It’s a perennial question for actors: how do I prepare for an audition? We asked leading casting agents from Australia and the United States to give us their 10 top tips to help you understand the process and maximise your chances of success

hothouse
Actors workshop a scene in front of casting directors at the Equity Foundation's Casting Hothouse last year

This article was orginally published in the Spring 2013 issue of The Equity Magazine.

MULLINARS

With offices in Sydney and Melbourne, Mullinars have cast more than 4,000 television commercials, 45 Australian series and more than 70 feature films. These tips were compiled by the Mullinars team, including casting director and CEO Ann Robinson; casting directors Allison Meadows, Jane Norris, Nathan Lloyd and Veronica Taylor; and casting associates Alexis Johns, Danielle Tigas, Emma Dockery and Hannah Charlton.

1. Be prepared. Regardless of how it works in the US, Australian directors and producers expect actors to learn their lines for an audition. Not having to worry about your lines gives you the opportunity to be flexible and open to direction. Before you walk into the room, ask yourself the important questions about the character, such as, “Who am I and what do I want?”

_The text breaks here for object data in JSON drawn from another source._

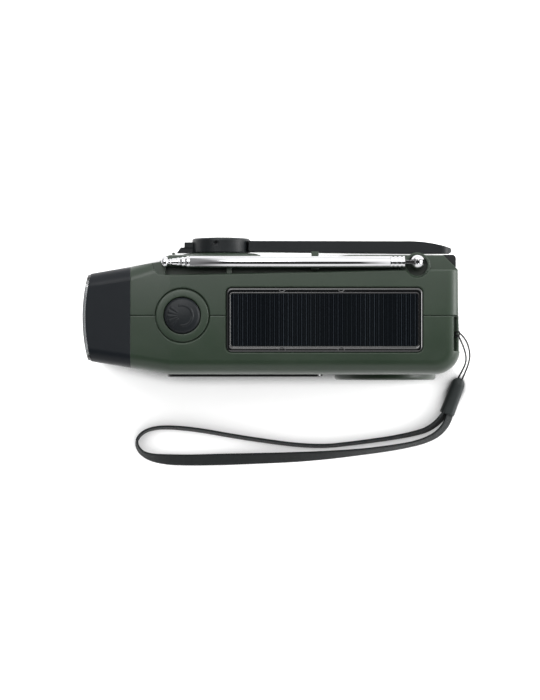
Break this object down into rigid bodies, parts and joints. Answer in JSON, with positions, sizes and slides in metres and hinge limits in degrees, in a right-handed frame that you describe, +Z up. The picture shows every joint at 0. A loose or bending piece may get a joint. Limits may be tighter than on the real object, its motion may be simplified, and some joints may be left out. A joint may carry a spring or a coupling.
{
  "type": "emergency radio",
  "caption": "Hand-crank radio in a long rounded case with a lamp head at one end, solar panel and folding antenna on top, crank on the back and a wrist strap.",
  "frame": {"origin": "bottom centre of the radio's bounding box, leaving out the wrist strap", "axes": "+X from the lamp head towards the strap end, +Y from the dial towards the crank, +Z up from the feet"},
  "size_m": [0.1663, 0.0976, 0.0764],
  "materials": {
    "green_plastic": "fine satin texture",
    "head_plastic": "fine satin texture",
    "black_plastic": "satin",
    "gloss_black": "gloss",
    "lens_clear": "clear",
    "panel_clear": "clear gloss",
    "reflector_chrome": "bright",
    "antenna_chrome": "polished",
    "steel": "plain",
    "led_yellow": "gloss",
    "board_green": "solder resist",
    "board_white": "solder resist",
    "cell_blue": "dark silicon",
    "rubber_black": "matte",
    "button_rubber": "satin",
    "white_nylon": "plain",
    "brass": "plain",
    "paper_black": "matte",
    "scale_white": "printed",
    "red_plastic": "gloss",
    "ferrite": "matte",
    "cell_wrap": "shrink sleeve",
    "strap_nylon": "woven",
    "cord_nylon": "braided"
  },
  "bodies": {
    "case": {"front_shell": "green_plastic", "rear_shell": "green_plastic", "lamp_bezel": "head_plastic", "lamp_lens": "lens_clear", "lamp_reflector": "reflector_chrome", "lamp_board": "board_white", "lamp_leds": "led_yellow", "switch_ring": "green_plastic", "lamp_switch": "black_plastic", "solar_frame": "gloss_black", "solar_cell": "cell_blue", "solar_cover": "panel_clear", "crank_bush": "brass", "gear_frame": "steel", "generator": "steel", "dial_panel": "gloss_black", "dial_window": "panel_clear", "dial_scale": "scale_white", "panel_switches": "black_plastic", "charge_light": "red_plastic", "speaker_grille": "black_plastic", "speaker_frame": "steel", "speaker_cone": "paper_black", "wheel_controls": "black_plastic", "main_board": "board_green", "board_parts": "black_plastic", "ferrite_antenna": "ferrite", "battery_cells": "cell_wrap", "battery_tray": "black_plastic", "sockets": "steel", "feet": "rubber_black", "case_screws": "steel", "strap_cord_a": "cord_nylon", "strap_cord_b": "cord_nylon", "strap_hitch": "cord_nylon", "strap_clasp": "black_plastic", "strap_webbing": "strap_nylon"},
    "lamp_button": {"lamp_button": "button_rubber"},
    "antenna_turret": {"antenna_turret": "antenna_chrome"},
    "antenna_mast": {"antenna_joint": "antenna_chrome", "antenna_tube": "antenna_chrome"},
    "antenna_1": {"antenna_section_1": "antenna_chrome"},
    "antenna_2": {"antenna_section_2": "antenna_chrome"},
    "antenna_3": {"antenna_section_3": "antenna_chrome"},
    "crank": {"crank_hub": "black_plastic", "crank_arm": "black_plastic", "crank_set_screw": "steel", "crank_shaft": "steel", "crank_gear": "white_nylon"},
    "grip": {"crank_grip": "black_plastic"},
    "idler": {"idler_gear": "white_nylon"},
    "rotor": {"generator_rotor": "brass"},
    "tuning": {"tuning_wheel": "black_plastic"},
    "pointer": {"dial_pointer": "red_plastic"},
    "volume": {"volume_wheel": "black_plastic"},
    "band": {"band_knob": "black_plastic"},
    "power": {"power_knob": "black_plastic"},
    "sos": {"sos_button": "red_plastic"},
    "cover": {"port_cover": "rubber_black"},
    "door": {"battery_door": "green_plastic"}
  },
  "joints": [
    {"name": "lamp_button_press", "type": "slide", "parent": "case", "child": "lamp_button", "axis": [0, 0, -1], "range_m": [0, 0.001], "stiffness_N_per_m": 400, "springref_m": -0.001},
    {"name": "antenna_swivel", "type": "hinge", "parent": "case", "child": "antenna_turret", "pos_m": [0.0618, 0.0191, 0.068], "axis": [0, 0, 1], "range_deg": [-180, 0]},
    {"name": "antenna_tilt", "type": "hinge", "parent": "antenna_turret", "child": "antenna_mast", "pos_m": [0.0618, 0.0191, 0.0736], "axis": [0, 1, 0], "range_deg": [0, 90]},
    {"name": "antenna_slide_1", "type": "slide", "parent": "antenna_mast", "child": "antenna_1", "axis": [-1, 0, 0], "range_m": [0, 0.072]},
    {"name": "antenna_slide_2", "type": "slide", "parent": "antenna_1", "child": "antenna_2", "axis": [-1, 0, 0], "range_m": [0, 0.072]},
    {"name": "antenna_slide_3", "type": "slide", "parent": "antenna_2", "child": "antenna_3", "axis": [-1, 0, 0], "range_m": [0, 0.072]},
    {"name": "crank_spin", "type": "hinge", "parent": "case", "child": "crank", "pos_m": [-0.021, 0.0245, 0.042], "axis": [0, 1, 0], "continuous": true},
    {"name": "crank_grip_fold", "type": "hinge", "parent": "crank", "child": "grip", "pos_m": [0.069, 0.0267, 0.042], "axis": [0, 0, -1], "range_deg": [0, 90]},
    {"name": "idler_spin", "type": "hinge", "parent": "case", "child": "idler", "pos_m": [0, 0.012, 0.042], "axis": [0, 1, 0], "continuous": true},
    {"name": "rotor_spin", "type": "hinge", "parent": "case", "child": "rotor", "pos_m": [0.0144, 0.01, 0.042], "axis": [0, 1, 0], "continuous": true},
    {"name": "tuning_spin", "type": "hinge", "parent": "case", "child": "tuning", "pos_m": [0.0719, -0.0033, 0.046], "axis": [0, 1, 0], "range_deg": [-150, 150]},
    {"name": "dial_slide", "type": "slide", "parent": "case", "child": "pointer", "axis": [1, 0, 0], "range_m": [-0.022, 0.022]},
    {"name": "volume_spin", "type": "hinge", "parent": "case", "child": "volume", "pos_m": [0.0719, -0.0033, 0.022], "axis": [0, 1, 0], "range_deg": [-150, 150]},
    {"name": "band_slide", "type": "slide", "parent": "case", "child": "band", "axis": [1, 0, 0], "range_m": [0, 0.0062]},
    {"name": "power_slide", "type": "slide", "parent": "case", "child": "power", "axis": [1, 0, 0], "range_m": [0, 0.0062]},
    {"name": "sos_press", "type": "slide", "parent": "case", "child": "sos", "axis": [0, 1, 0], "range_m": [0, 0.0008], "stiffness_N_per_m": 400, "springref_m": -0.001},
    {"name": "port_cover_pull", "type": "slide", "parent": "case", "child": "cover", "axis": [1, 0, 0], "range_m": [0, 0.006]},
    {"name": "battery_door_open", "type": "hinge", "parent": "case", "child": "door", "pos_m": [0.056, 0.0213, 0.0063], "axis": [-1, 0, 0], "range_deg": [0, 90]}
  ],
  "couplings": [
    {"joint": "idler_spin", "follows": "crank_spin", "ratio": -4},
    {"joint": "rotor_spin", "follows": "crank_spin", "ratio": 12},
    {"joint": "dial_slide", "follows": "tuning_spin", "m_per_rad": 0.0084}
  ]
}
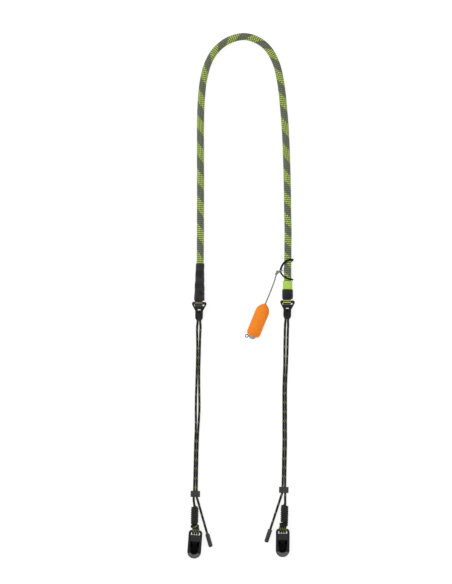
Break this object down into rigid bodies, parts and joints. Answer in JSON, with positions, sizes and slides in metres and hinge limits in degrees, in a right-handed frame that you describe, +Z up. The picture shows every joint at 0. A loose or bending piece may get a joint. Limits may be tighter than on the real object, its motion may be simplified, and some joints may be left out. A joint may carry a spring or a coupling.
{
  "type": "rope shoulder strap",
  "caption": "Braided rope carrying strap with adjustable doubled cord legs, quick-link clips at their feet and a small tethered float, laid out flat.",
  "frame": {"origin": "on the surface the strap lies on, in the middle of the box round its fittings", "axes": "+X across the two legs, from the leg under the long sleeve to the leg under the short sleeve; +Y from the clips towards the rope's top; +Z up from the surface"},
  "size_m": [0.1504, 0.7359, 0.0202],
  "materials": {
    "rope": "braided, olive with lime bands",
    "sleeve": "black shrink sleeve",
    "band": "neon lime whipping",
    "tape": "flattened rope sheath",
    "ring": "moulded black",
    "steel": "plain steel pin",
    "cord": "black braid with a lime tracer",
    "cord_end": "dark grey moulded end",
    "lock": "dark grey moulded bead",
    "clip": "glossy black moulding",
    "clip_face": "grey plate",
    "tongue": "black",
    "hitch": "black elastic cord",
    "tether": "light grey cord",
    "float": "soft matte orange foam",
    "cap": "blue-grey plug"
  },
  "bodies": {
    "rope": {"shoulder_rope": "rope", "left_sleeve": "sleeve", "left_rope_end": "tape", "right_sleeve": "sleeve", "right_band": "band", "right_rope_end": "tape"},
    "left_ring": {"left_ring": "ring", "left_ring_pin": "steel"},
    "left_leg": {"left_cord_turn": "cord", "left_main_strand": "cord", "left_tail_strand": "cord", "left_cord_end": "cord_end", "left_knot": "cord", "left_clip_loop": "cord"},
    "left_lock": {"left_lock": "lock"},
    "left_clip": {"left_clip_housing": "clip", "left_clip_face": "clip_face", "left_tongue_pin": "steel"},
    "left_tongue": {"left_clip_tongue": "tongue"},
    "right_ring": {"right_ring": "ring", "right_ring_pin": "steel"},
    "right_leg": {"right_cord_turn": "cord", "right_main_strand": "cord", "right_tail_strand": "cord", "right_cord_end": "cord_end", "right_knot": "cord", "right_clip_loop": "cord"},
    "right_lock": {"right_lock": "lock"},
    "right_clip": {"right_clip_housing": "clip", "right_clip_face": "clip_face", "right_tongue_pin": "steel"},
    "right_tongue": {"right_clip_tongue": "tongue"},
    "hitch": {"hitch_loop": "hitch"},
    "tether_knot": {"tether_knot": "tether"},
    "float": {"tether_cord": "tether", "float_body": "float"},
    "float_cap": {"float_cap": "cap", "pull_loop": "tether"}
  },
  "joints": [
    {"name": "left_ring_swing", "type": "hinge", "parent": "rope", "child": "left_ring", "pos_m": [-0.0583, 0.15095, 0.0074], "axis": [0.9998, -0.0209, 0], "range_deg": [-75, 70]},
    {"name": "left_leg_swing", "type": "hinge", "parent": "left_ring", "child": "left_leg", "pos_m": [-0.05859, 0.13695, 0.00505], "axis": [-0.0035, -0.1653, 0.9862], "range_deg": [-35, 12]},
    {"name": "left_lock_slide", "type": "slide", "parent": "left_leg", "child": "left_lock", "axis": [0.0209, 0.9998, 0], "range_m": [0, 0.05]},
    {"name": "left_clip_swing", "type": "hinge", "parent": "left_leg", "child": "left_clip", "pos_m": [-0.06334, -0.16851, 0.00525], "axis": [0.9973, -0.0732, 0], "range_deg": [-75, 75]},
    {"name": "left_tongue_press", "type": "hinge", "parent": "left_clip", "child": "left_tongue", "pos_m": [-0.06427, -0.18118, 0.00545], "axis": [0.9973, -0.0732, 0], "range_deg": [0, 18], "stiffness_Nm_per_rad": 0.01, "springref_deg": -2.86},
    {"name": "right_ring_swing", "type": "hinge", "parent": "rope", "child": "right_ring", "pos_m": [0.0652, 0.153, 0.0074], "axis": [0.9998, -0.0192, 0], "range_deg": [-75, 70]},
    {"name": "right_leg_swing", "type": "hinge", "parent": "right_ring", "child": "right_leg", "pos_m": [0.06493, 0.139, 0.00505], "axis": [-0.0032, -0.1653, 0.9862], "range_deg": [-12, 35]},
    {"name": "right_lock_slide", "type": "slide", "parent": "right_leg", "child": "right_lock", "axis": [0.0192, 0.9998, 0], "range_m": [0, 0.05]},
    {"name": "right_clip_swing", "type": "hinge", "parent": "right_leg", "child": "right_clip", "pos_m": [0.05857, -0.16643, 0.00525], "axis": [1, -0.0087, 0], "range_deg": [-75, 75]},
    {"name": "right_tongue_press", "type": "hinge", "parent": "right_clip", "child": "right_tongue", "pos_m": [0.05846, -0.17913, 0.00545], "axis": [1, -0.0087, 0], "range_deg": [0, 18], "stiffness_Nm_per_rad": 0.01, "springref_deg": -2.86},
    {"name": "hitch_slide", "type": "slide", "parent": "rope", "child": "hitch", "axis": [0.007, 1, 0], "range_m": [0, 0.03]},
    {"name": "tether_roll", "type": "hinge", "parent": "hitch", "child": "tether_knot", "pos_m": [0.0555, 0.1965, 0.0086], "axis": [0, 1, 0], "range_deg": [-60, 100]},
    {"name": "tether_swing", "type": "hinge", "parent": "tether_knot", "child": "float", "pos_m": [0.0511, 0.1943, 0.0086], "axis": [0, 0, 1], "range_deg": [-90, 4]},
    {"name": "cap_pull", "type": "slide", "parent": "float", "child": "float_cap", "axis": [-0.3746, -0.9272, 0], "range_m": [0, 0.004]}
  ]
}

2. Present yourself in the best possible light. Arrive with enough time to feel confident and as relaxed as possible. Dress to suggest an understanding of the character but not in a ‘costume’. For example, if you are testing for the role of a barrister and you come dressed in boardshorts and thongs, it could make it harder for the decision-makers to see you in the role. On the other hand, you don’t need to come in wig and gown – that’s going too far. In this instance, smart professional clothes would be perfect.

3. Stay flexible. In the audition room, be ready to let go of everything you have rehearsed and try something new. Often, we’ll ask you to vary the scene simply to ensure you are a flexible actor, not because your initial interpretation was wrong.
4. Brush up on your accents. If you’ve been asked to screentest using an accent, practise beforehand. You want to be able to concentrate on your performance and stay in character, rather than spending the whole test listening to yourself.

5. Be genuine. Directors are deciding if they want to work with you, just as much as they are deciding if you are right for a role. Let them see the real you.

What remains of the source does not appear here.